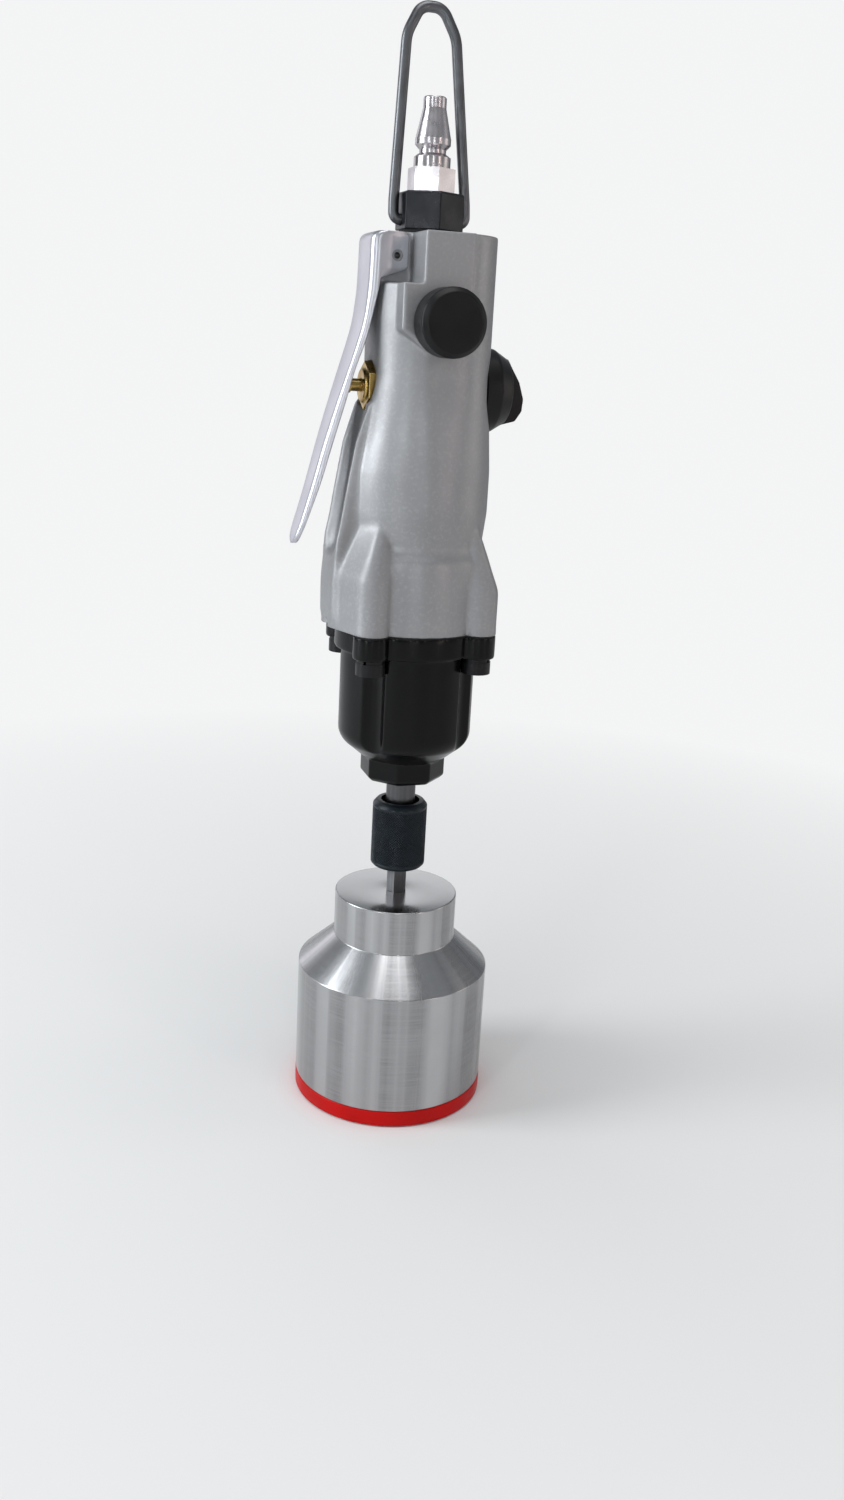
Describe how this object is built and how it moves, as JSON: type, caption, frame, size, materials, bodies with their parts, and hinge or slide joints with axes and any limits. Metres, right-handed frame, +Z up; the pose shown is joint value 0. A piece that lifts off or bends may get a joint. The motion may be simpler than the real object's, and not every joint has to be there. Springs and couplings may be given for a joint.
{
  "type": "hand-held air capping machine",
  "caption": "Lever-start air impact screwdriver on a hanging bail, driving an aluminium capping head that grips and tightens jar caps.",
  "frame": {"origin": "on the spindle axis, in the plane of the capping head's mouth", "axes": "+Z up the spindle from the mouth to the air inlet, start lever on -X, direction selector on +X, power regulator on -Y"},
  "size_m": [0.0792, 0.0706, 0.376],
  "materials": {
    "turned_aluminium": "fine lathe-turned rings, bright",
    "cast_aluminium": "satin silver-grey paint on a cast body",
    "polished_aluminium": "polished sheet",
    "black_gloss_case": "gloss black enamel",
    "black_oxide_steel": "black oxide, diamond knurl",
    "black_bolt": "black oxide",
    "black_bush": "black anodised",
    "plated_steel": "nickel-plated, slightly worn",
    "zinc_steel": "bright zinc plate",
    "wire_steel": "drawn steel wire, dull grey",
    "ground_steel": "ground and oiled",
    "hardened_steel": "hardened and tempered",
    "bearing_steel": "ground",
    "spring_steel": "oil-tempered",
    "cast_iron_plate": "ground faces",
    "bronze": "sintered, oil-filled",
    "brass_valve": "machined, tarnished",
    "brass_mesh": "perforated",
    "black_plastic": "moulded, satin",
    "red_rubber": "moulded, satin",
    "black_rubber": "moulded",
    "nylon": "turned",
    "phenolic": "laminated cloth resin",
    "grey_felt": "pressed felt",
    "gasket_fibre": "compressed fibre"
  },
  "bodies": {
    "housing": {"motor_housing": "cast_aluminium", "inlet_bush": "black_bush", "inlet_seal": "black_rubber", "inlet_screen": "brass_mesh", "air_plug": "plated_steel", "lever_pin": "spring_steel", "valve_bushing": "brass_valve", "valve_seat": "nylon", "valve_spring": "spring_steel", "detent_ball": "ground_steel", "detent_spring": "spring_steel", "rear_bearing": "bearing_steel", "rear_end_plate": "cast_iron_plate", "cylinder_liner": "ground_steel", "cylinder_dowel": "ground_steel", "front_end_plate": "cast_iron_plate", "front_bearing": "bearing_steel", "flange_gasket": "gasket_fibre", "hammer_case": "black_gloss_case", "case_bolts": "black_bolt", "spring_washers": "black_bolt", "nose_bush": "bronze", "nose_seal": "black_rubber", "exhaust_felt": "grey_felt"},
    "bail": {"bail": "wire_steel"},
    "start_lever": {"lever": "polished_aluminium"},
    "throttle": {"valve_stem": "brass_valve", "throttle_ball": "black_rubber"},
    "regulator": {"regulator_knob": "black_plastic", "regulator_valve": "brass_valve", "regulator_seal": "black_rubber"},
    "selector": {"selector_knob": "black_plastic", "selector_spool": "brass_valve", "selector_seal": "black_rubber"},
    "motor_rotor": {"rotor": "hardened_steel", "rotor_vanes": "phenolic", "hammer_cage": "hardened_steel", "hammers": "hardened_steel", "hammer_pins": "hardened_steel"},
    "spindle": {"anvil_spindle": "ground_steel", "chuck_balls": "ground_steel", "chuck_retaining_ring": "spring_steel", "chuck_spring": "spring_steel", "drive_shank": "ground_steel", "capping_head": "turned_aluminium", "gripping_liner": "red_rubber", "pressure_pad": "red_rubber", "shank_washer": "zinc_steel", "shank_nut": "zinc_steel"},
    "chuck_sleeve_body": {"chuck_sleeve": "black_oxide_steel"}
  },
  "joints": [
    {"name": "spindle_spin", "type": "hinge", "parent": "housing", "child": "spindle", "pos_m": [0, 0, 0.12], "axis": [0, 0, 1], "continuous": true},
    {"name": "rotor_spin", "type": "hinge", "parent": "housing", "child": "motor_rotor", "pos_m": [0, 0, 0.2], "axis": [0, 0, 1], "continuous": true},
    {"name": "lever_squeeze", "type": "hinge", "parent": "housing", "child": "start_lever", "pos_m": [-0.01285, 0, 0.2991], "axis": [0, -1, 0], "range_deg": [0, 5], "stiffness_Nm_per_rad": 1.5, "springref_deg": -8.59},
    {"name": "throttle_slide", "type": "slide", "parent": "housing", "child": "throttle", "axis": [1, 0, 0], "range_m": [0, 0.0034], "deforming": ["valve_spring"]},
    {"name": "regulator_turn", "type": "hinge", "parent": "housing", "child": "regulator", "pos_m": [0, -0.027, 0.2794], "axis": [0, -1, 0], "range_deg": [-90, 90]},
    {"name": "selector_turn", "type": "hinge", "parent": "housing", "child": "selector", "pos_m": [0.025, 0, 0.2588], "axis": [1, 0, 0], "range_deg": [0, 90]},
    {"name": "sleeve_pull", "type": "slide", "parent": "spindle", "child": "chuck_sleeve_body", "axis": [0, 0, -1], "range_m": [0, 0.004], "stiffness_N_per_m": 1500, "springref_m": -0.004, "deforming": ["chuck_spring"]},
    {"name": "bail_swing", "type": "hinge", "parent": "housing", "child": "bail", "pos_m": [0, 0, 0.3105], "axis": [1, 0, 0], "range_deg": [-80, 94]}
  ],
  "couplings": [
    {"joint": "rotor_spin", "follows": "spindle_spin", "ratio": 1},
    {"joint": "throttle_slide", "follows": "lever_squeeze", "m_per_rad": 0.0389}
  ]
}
---
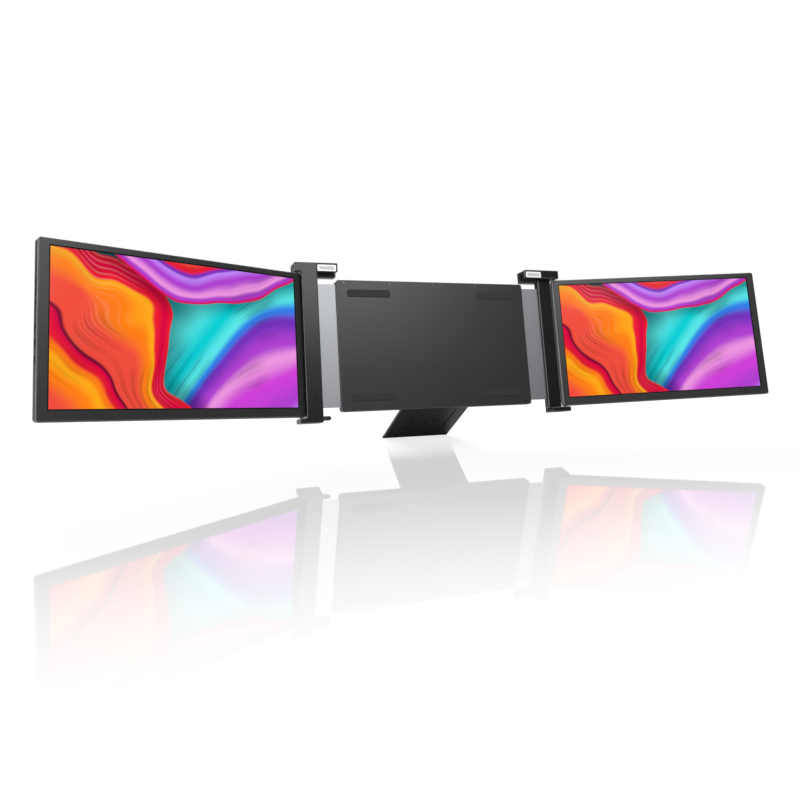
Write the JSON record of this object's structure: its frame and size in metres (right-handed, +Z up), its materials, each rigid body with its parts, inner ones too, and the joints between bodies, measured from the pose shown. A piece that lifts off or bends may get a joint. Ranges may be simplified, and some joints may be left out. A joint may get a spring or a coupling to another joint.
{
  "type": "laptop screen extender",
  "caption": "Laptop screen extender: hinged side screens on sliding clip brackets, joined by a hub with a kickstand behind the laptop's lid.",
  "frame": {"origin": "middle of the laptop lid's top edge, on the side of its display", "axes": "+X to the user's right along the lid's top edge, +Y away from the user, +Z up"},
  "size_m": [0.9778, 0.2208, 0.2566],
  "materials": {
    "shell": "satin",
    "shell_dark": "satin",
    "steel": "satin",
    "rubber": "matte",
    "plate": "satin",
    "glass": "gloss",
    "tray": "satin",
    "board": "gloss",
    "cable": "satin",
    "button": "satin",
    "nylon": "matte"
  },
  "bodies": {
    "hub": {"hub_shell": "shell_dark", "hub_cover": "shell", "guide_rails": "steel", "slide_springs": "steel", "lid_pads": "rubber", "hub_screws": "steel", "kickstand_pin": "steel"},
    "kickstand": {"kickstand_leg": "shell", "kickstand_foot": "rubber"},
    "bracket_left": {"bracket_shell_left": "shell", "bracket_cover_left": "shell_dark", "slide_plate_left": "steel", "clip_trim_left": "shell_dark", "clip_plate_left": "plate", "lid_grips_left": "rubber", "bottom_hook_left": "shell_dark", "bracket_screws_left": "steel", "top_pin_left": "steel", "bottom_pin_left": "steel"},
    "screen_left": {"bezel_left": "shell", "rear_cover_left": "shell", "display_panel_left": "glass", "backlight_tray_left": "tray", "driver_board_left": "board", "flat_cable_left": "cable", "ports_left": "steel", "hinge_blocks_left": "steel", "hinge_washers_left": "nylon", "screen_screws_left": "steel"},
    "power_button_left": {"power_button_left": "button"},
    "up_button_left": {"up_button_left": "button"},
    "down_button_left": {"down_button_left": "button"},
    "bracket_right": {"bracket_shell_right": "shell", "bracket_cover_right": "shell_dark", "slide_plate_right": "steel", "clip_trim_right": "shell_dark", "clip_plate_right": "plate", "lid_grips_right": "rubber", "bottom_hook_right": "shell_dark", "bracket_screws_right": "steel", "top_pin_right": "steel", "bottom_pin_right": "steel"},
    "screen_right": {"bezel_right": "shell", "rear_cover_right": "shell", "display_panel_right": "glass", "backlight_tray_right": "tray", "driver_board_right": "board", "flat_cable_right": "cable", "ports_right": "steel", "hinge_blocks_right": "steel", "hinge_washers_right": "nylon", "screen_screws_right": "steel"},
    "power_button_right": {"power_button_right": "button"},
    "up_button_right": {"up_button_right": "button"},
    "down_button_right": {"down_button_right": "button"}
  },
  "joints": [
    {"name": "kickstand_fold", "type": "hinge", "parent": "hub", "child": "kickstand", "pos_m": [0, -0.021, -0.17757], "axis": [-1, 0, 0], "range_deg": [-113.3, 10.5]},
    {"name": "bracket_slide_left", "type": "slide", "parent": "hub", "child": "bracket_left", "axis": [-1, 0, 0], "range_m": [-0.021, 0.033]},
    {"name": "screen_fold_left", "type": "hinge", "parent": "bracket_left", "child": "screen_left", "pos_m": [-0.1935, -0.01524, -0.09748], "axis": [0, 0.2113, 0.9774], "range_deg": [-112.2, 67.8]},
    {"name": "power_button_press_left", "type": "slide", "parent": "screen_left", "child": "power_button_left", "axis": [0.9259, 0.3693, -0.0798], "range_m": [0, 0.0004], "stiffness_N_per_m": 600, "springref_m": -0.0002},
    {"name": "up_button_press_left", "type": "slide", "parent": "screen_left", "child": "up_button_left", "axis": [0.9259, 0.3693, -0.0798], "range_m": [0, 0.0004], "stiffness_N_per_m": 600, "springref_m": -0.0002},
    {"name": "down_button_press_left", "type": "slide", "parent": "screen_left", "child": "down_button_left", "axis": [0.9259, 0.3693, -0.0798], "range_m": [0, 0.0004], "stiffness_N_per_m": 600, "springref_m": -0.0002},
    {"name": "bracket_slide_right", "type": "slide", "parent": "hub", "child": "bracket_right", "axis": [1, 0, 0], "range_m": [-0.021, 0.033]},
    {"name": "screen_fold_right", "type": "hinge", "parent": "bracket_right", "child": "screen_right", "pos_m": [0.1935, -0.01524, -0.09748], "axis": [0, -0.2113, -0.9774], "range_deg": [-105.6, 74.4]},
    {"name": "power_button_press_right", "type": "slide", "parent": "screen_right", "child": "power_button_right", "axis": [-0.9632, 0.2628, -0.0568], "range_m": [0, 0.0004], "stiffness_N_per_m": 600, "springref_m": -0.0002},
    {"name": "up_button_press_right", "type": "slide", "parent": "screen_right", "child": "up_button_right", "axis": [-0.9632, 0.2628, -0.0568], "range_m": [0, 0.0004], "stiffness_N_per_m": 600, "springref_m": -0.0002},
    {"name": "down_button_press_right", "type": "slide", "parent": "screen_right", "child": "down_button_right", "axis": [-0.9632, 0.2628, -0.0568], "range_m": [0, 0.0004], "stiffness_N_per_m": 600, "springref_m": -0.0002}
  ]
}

**AIM:** Search the entries for the word "with" and gather every line where it appears.

**EXERCISE RESULT:**
Describe how this object is built and how it moves, as JSON: type, caption, frame, size, materials, bodies with their parts, and hinge or slide joints with axes and any limits. Metres, right-handed frame, +Z up; the pose shown is joint value 0. A piece that lifts off or bends may get a joint. The motion may be simpler than the real object's, and not every joint has to be there. Springs and couplings may be given for a joint.
Write the JSON record of this object's structure: its frame and size in metres (right-handed, +Z up), its materials, each rigid body with its parts, inner ones too, and the joints between bodies, measured from the pose shown. A piece that lifts off or bends may get a joint. Ranges may be simplified, and some joints may be left out. A joint may get a spring or a coupling to another joint.
  "caption": "Laptop screen extender: hinged side screens on sliding clip brackets, joined by a hub with a kickstand behind the laptop's lid.",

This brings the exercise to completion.